[Start DATASET EXTRACT]
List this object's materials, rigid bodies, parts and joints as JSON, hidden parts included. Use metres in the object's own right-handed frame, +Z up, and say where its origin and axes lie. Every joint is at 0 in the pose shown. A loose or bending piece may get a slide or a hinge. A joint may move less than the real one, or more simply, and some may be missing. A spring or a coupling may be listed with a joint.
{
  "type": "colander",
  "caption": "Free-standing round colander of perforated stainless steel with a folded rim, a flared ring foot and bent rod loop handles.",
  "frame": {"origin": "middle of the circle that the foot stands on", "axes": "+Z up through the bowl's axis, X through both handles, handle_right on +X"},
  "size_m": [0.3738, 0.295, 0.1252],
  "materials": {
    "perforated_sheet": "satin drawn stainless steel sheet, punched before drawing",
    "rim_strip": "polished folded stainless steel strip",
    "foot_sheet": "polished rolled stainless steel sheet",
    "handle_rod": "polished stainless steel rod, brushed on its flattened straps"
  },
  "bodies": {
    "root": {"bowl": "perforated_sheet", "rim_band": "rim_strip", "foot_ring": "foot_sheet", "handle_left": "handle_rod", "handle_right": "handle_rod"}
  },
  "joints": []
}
[End DATASET EXTRACT]
[TASK DESCRIPTION]
Copy out the full material exactly as it appears.

[EXPECTED ANSWER]
List this object's materials, rigid bodies, parts and joints as JSON, hidden parts included. Use metres in the object's own right-handed frame, +Z up, and say where its origin and axes lie. Every joint is at 0 in the pose shown. A loose or bending piece may get a slide or a hinge. A joint may move less than the real one, or more simply, and some may be missing. A spring or a coupling may be listed with a joint.
{
  "type": "colander",
  "caption": "Free-standing round colander of perforated stainless steel with a folded rim, a flared ring foot and bent rod loop handles.",
  "frame": {"origin": "middle of the circle that the foot stands on", "axes": "+Z up through the bowl's axis, X through both handles, handle_right on +X"},
  "size_m": [0.3738, 0.295, 0.1252],
  "materials": {
    "perforated_sheet": "satin drawn stainless steel sheet, punched before drawing",
    "rim_strip": "polished folded stainless steel strip",
    "foot_sheet": "polished rolled stainless steel sheet",
    "handle_rod": "polished stainless steel rod, brushed on its flattened straps"
  },
  "bodies": {
    "root": {"bowl": "perforated_sheet", "rim_band": "rim_strip", "foot_ring": "foot_sheet", "handle_left": "handle_rod", "handle_right": "handle_rod"}
  },
  "joints": []
}